__EXERCISE DIRECTIONS__
Count every line in the data below where "from" occurs, then state that number and nothing more.

__COLLECTED DATA__
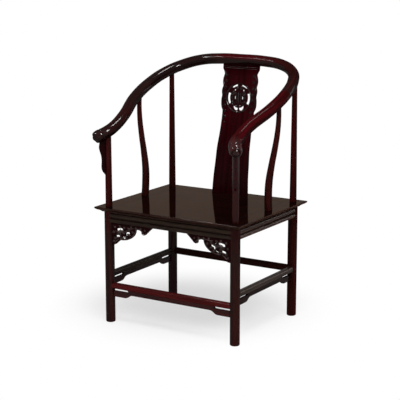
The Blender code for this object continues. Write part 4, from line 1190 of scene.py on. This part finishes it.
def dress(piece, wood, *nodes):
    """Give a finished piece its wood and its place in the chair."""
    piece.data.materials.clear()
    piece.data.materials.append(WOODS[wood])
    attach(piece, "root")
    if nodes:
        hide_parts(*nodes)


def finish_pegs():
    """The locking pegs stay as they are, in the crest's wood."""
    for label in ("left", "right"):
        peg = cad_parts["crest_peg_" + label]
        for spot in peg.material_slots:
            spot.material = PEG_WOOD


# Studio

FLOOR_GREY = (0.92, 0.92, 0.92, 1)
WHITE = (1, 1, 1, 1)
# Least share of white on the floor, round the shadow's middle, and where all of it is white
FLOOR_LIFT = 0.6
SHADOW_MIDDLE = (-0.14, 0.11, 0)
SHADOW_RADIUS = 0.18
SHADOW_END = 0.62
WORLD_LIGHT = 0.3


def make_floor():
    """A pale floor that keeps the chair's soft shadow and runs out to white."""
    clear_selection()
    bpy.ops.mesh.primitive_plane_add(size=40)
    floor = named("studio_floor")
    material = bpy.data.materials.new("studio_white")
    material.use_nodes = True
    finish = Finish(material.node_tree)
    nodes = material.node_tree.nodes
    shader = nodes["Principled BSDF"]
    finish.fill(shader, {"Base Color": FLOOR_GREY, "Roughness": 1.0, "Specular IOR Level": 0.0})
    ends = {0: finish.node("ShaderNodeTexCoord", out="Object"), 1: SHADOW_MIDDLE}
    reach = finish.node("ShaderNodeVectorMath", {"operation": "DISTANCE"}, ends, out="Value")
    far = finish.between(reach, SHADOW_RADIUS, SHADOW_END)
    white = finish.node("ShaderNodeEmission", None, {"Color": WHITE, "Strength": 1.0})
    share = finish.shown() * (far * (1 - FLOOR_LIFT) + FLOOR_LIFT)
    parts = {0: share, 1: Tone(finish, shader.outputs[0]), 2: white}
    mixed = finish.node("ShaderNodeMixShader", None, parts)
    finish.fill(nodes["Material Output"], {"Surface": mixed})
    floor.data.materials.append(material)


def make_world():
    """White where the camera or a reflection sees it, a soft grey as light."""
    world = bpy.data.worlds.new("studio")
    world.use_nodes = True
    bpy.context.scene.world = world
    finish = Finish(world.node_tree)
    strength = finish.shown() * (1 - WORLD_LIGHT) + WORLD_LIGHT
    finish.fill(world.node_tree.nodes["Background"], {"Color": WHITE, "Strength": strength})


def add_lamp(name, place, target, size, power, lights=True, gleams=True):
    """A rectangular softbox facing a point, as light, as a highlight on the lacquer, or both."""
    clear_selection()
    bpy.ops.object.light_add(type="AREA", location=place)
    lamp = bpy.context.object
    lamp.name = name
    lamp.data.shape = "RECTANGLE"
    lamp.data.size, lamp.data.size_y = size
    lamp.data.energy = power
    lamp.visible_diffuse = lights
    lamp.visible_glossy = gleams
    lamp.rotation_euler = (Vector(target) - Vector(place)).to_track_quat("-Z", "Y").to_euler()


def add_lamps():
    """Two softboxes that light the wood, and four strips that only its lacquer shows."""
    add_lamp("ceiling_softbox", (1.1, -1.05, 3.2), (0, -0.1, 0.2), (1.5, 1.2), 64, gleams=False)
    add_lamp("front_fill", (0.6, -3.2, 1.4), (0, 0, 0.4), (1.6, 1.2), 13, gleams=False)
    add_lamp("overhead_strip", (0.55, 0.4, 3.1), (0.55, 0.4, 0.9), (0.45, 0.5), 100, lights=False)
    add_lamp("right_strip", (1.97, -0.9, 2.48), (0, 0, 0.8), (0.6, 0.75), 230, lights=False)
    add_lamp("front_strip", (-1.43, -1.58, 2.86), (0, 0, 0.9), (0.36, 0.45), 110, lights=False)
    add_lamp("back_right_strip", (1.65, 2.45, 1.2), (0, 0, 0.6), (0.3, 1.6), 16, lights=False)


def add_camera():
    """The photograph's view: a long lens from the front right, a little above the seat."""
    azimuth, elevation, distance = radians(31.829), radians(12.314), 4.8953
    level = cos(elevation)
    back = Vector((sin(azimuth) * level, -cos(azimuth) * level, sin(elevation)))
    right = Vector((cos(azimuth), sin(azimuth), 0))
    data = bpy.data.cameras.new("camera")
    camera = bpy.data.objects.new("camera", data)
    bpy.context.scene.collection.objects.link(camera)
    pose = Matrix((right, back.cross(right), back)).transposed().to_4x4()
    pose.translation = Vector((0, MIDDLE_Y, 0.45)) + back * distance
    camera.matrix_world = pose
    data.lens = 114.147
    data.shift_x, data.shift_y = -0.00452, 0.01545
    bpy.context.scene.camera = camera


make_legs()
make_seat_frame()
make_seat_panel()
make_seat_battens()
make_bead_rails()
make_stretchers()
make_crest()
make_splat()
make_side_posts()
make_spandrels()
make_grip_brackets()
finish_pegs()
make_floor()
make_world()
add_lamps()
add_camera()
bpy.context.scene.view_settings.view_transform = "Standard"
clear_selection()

__TASK ANSWER__
2